> **Written exercise**:
Print all the entries verbatim.

> **Source material**:
======
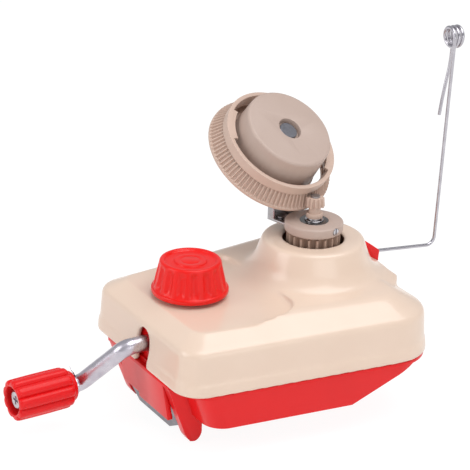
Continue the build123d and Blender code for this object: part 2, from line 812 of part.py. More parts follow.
# ================================================================= turntable
centre = (turret_x, 0)
with BuildPart() as driven_gear:
    with BuildSketch(Plane.XY.offset(spur_bottom)):
        with Locations(centre):
            with BuildLine(mode=Mode.PRIVATE) as spur_line:
                Polyline(*tooth_face(turntable_teeth, mesh_radius - spur_dedendum, mesh_radius + spur_addendum,
                                     spur_tooth_root / 2, spur_tooth_tip / 2,
                                     180 + shaft_slant + 180 / turntable_teeth), close=True)
            add(make_face(spur_line.line.edges(), mode=Mode.PRIVATE))
    extrude(amount=spur_top - spur_bottom)
    add(z_disc(spur_hub_radius, spur_top, spur_hub_top, centre))
    add(z_disc(post_radius + running_gap, spur_bottom, spur_hub_top, centre), mode=Mode.SUBTRACT)
save(driven_gear.part, "driven_gear")

set_screw_dir = Vector(cos(radians(wheel_heading)), sin(radians(wheel_heading)), 0)
screw_height = (bracket_foot_bottom + collar_top) / 2
set_screw_plane = Plane(origin=(turret_x, 0, screw_height), x_dir=(0, 0, 1), z_dir=set_screw_dir)
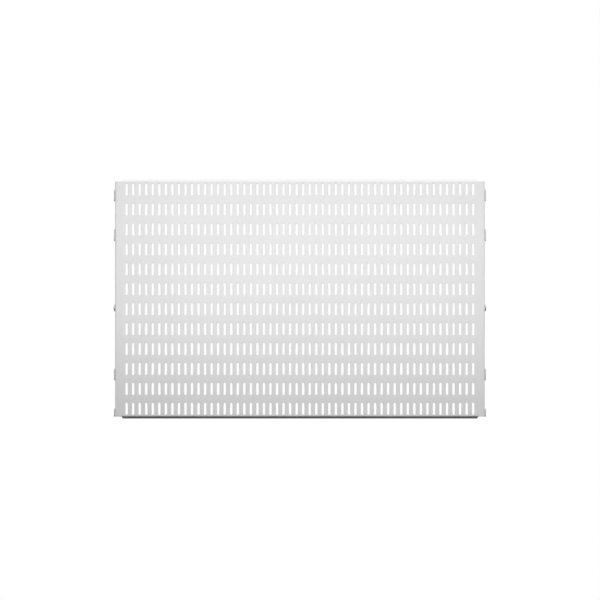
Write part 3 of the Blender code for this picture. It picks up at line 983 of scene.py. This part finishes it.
lamps = [
    soft_box("high_panel", (0.067, -0.74, 0.115), (0.2, 0, 0.3), (1.18, 0.484), 1.34),
    soft_box("front_panel", (0.03, -0.6, 0.05), (0, 0, 0.05), (1.0, 0.8), 1.22),
    soft_box("key", (0.1, -1.0, 1.0), (0, 0, 0), (1.4, 0.8), 1.82),
    soft_box("overhead", (0, -0.1, 1.1), (0, 0, 0.192), (1.4, 0.6), 1.19),
    soft_box("left_side", (-1.3, -0.1, 0.1), (-0.3, 0, 0), (1.4, 1.4), 4.61),
    soft_box("right_side", (1.3, -0.1, 0.1), (0.3, 0, 0), (1.4, 1.4), 5.64),
    soft_box("behind", (0, 1.4, 0.35), (0, 0, 0.3), (2.2, 1.6), 9.95),
]
print("lamps:", [lamp.name for lamp in lamps])

# %% [markdown]
# The floor is a pale disc well below the board. It doesn't throw light back up, because
# the dark underside of the folds depends on a dark lower half.


# %% Floor
def disc(name, radius, height, rings=12, steps=96):
    """A flat disc: radius r and angle a give (r cos a, r sin a, height)."""
    r, a = np.meshgrid(np.linspace(0, radius, rings), np.arange(steps) * 2 * math.pi / steps,
                       indexing="ij")
    points = np.stack([r * np.cos(a), r * np.sin(a), np.full_like(r, height)], axis=-1)
    points = points.reshape(-1, 3)
    kept, faces = sewn(points, grid_faces(rings, steps, wrap=True)[:, ::-1])
    return new_piece(name, points[kept], faces)


def floor_paper():
    """Matt white paper with faint fibres. A little glow keeps it as pale as the backdrop."""
    material, node, shader, links = finish("floor_paper", 0.0, 0.2)
    place = node("TexCoord").outputs["Object"]
    fibre = node("TexNoise", {"Vector": place, "Scale": 260.0, "Detail": 4.0}).outputs["Fac"]
    tone = blend(node, fibre, (0.86, 0.86, 0.86), (0.90, 0.90, 0.90))
    links.new(tone, shader.inputs["Base Color"])
    shader.inputs["Roughness"].default_value = 0.9
    shader.inputs["Emission Color"].default_value = (1, 1, 1, 1)
    shader.inputs["Emission Strength"].default_value = 0.35
    return material


FLOOR_RADIUS, FLOOR_HEIGHT = 2.6, -0.75     # metres
floor = disc("studio_floor", FLOOR_RADIUS, FLOOR_HEIGHT)
floor.data.materials.append(floor_paper())
floor.visible_diffuse = floor.visible_glossy = False
print("floor at z =", FLOOR_HEIGHT)

# %% [markdown]
# ## The camera
# The board is seen straight on from far away with a long lens, so its folded sides stay
# hidden behind the face. The lens follows from the distance and from the width of the
# view in the plane of the face: focal length = sensor width * distance / view width.

# %% Camera
VIEW_WIDTH = 0.96355                    # metres, in the plane of the face
DISTANCE = 5.4
SENSOR = 36.0                           # millimetres
camera_data = bpy.data.cameras.new("straight_on")
camera_data.sensor_width = SENSOR
camera_data.lens = SENSOR * DISTANCE / VIEW_WIDTH
camera_data.clip_end = 100.0
camera = bpy.data.objects.new("straight_on", camera_data)
camera.location = (0.0001, FRONT - DISTANCE, -0.0015)
camera.rotation_euler = (math.pi / 2, 0, 0)
scene.collection.objects.link(camera)
scene.camera = camera
print(f"lens {camera_data.lens:.1f} mm at {DISTANCE} m")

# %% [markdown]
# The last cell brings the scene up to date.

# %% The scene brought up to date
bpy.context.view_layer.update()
======
> **Response to the task**:
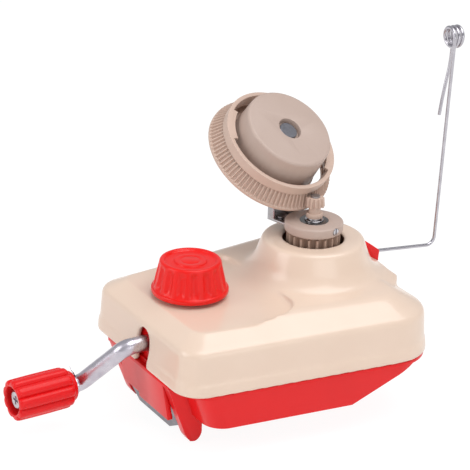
Continue the build123d and Blender code for this object: part 2, from line 812 of part.py. More parts follow.
# ================================================================= turntable
centre = (turret_x, 0)
with BuildPart() as driven_gear:
    with BuildSketch(Plane.XY.offset(spur_bottom)):
        with Locations(centre):
            with BuildLine(mode=Mode.PRIVATE) as spur_line:
                Polyline(*tooth_face(turntable_teeth, mesh_radius - spur_dedendum, mesh_radius + spur_addendum,
                                     spur_tooth_root / 2, spur_tooth_tip / 2,
                                     180 + shaft_slant + 180 / turntable_teeth), close=True)
            add(make_face(spur_line.line.edges(), mode=Mode.PRIVATE))
    extrude(amount=spur_top - spur_bottom)
    add(z_disc(spur_hub_radius, spur_top, spur_hub_top, centre))
    add(z_disc(post_radius + running_gap, spur_bottom, spur_hub_top, centre), mode=Mode.SUBTRACT)
save(driven_gear.part, "driven_gear")

set_screw_dir = Vector(cos(radians(wheel_heading)), sin(radians(wheel_heading)), 0)
screw_height = (bracket_foot_bottom + collar_top) / 2
set_screw_plane = Plane(origin=(turret_x, 0, screw_height), x_dir=(0, 0, 1), z_dir=set_screw_dir)
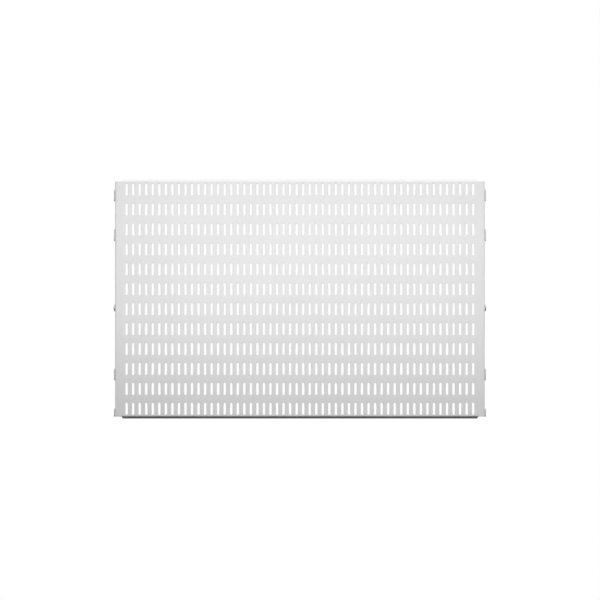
Write part 3 of the Blender code for this picture. It picks up at line 983 of scene.py. This part finishes it.
lamps = [
    soft_box("high_panel", (0.067, -0.74, 0.115), (0.2, 0, 0.3), (1.18, 0.484), 1.34),
    soft_box("front_panel", (0.03, -0.6, 0.05), (0, 0, 0.05), (1.0, 0.8), 1.22),
    soft_box("key", (0.1, -1.0, 1.0), (0, 0, 0), (1.4, 0.8), 1.82),
    soft_box("overhead", (0, -0.1, 1.1), (0, 0, 0.192), (1.4, 0.6), 1.19),
    soft_box("left_side", (-1.3, -0.1, 0.1), (-0.3, 0, 0), (1.4, 1.4), 4.61),
    soft_box("right_side", (1.3, -0.1, 0.1), (0.3, 0, 0), (1.4, 1.4), 5.64),
    soft_box("behind", (0, 1.4, 0.35), (0, 0, 0.3), (2.2, 1.6), 9.95),
]
print("lamps:", [lamp.name for lamp in lamps])

# %% [markdown]
# The floor is a pale disc well below the board. It doesn't throw light back up, because
# the dark underside of the folds depends on a dark lower half.


# %% Floor
def disc(name, radius, height, rings=12, steps=96):
    """A flat disc: radius r and angle a give (r cos a, r sin a, height)."""
    r, a = np.meshgrid(np.linspace(0, radius, rings), np.arange(steps) * 2 * math.pi / steps,
                       indexing="ij")
    points = np.stack([r * np.cos(a), r * np.sin(a), np.full_like(r, height)], axis=-1)
    points = points.reshape(-1, 3)
    kept, faces = sewn(points, grid_faces(rings, steps, wrap=True)[:, ::-1])
    return new_piece(name, points[kept], faces)


def floor_paper():
    """Matt white paper with faint fibres. A little glow keeps it as pale as the backdrop."""
    material, node, shader, links = finish("floor_paper", 0.0, 0.2)
    place = node("TexCoord").outputs["Object"]
    fibre = node("TexNoise", {"Vector": place, "Scale": 260.0, "Detail": 4.0}).outputs["Fac"]
    tone = blend(node, fibre, (0.86, 0.86, 0.86), (0.90, 0.90, 0.90))
    links.new(tone, shader.inputs["Base Color"])
    shader.inputs["Roughness"].default_value = 0.9
    shader.inputs["Emission Color"].default_value = (1, 1, 1, 1)
    shader.inputs["Emission Strength"].default_value = 0.35
    return material


FLOOR_RADIUS, FLOOR_HEIGHT = 2.6, -0.75     # metres
floor = disc("studio_floor", FLOOR_RADIUS, FLOOR_HEIGHT)
floor.data.materials.append(floor_paper())
floor.visible_diffuse = floor.visible_glossy = False
print("floor at z =", FLOOR_HEIGHT)

# %% [markdown]
# ## The camera
# The board is seen straight on from far away with a long lens, so its folded sides stay
# hidden behind the face. The lens follows from the distance and from the width of the
# view in the plane of the face: focal length = sensor width * distance / view width.

# %% Camera
VIEW_WIDTH = 0.96355                    # metres, in the plane of the face
DISTANCE = 5.4
SENSOR = 36.0                           # millimetres
camera_data = bpy.data.cameras.new("straight_on")
camera_data.sensor_width = SENSOR
camera_data.lens = SENSOR * DISTANCE / VIEW_WIDTH
camera_data.clip_end = 100.0
camera = bpy.data.objects.new("straight_on", camera_data)
camera.location = (0.0001, FRONT - DISTANCE, -0.0015)
camera.rotation_euler = (math.pi / 2, 0, 0)
scene.collection.objects.link(camera)
scene.camera = camera
print(f"lens {camera_data.lens:.1f} mm at {DISTANCE} m")

# %% [markdown]
# The last cell brings the scene up to date.

# %% The scene brought up to date
bpy.context.view_layer.update()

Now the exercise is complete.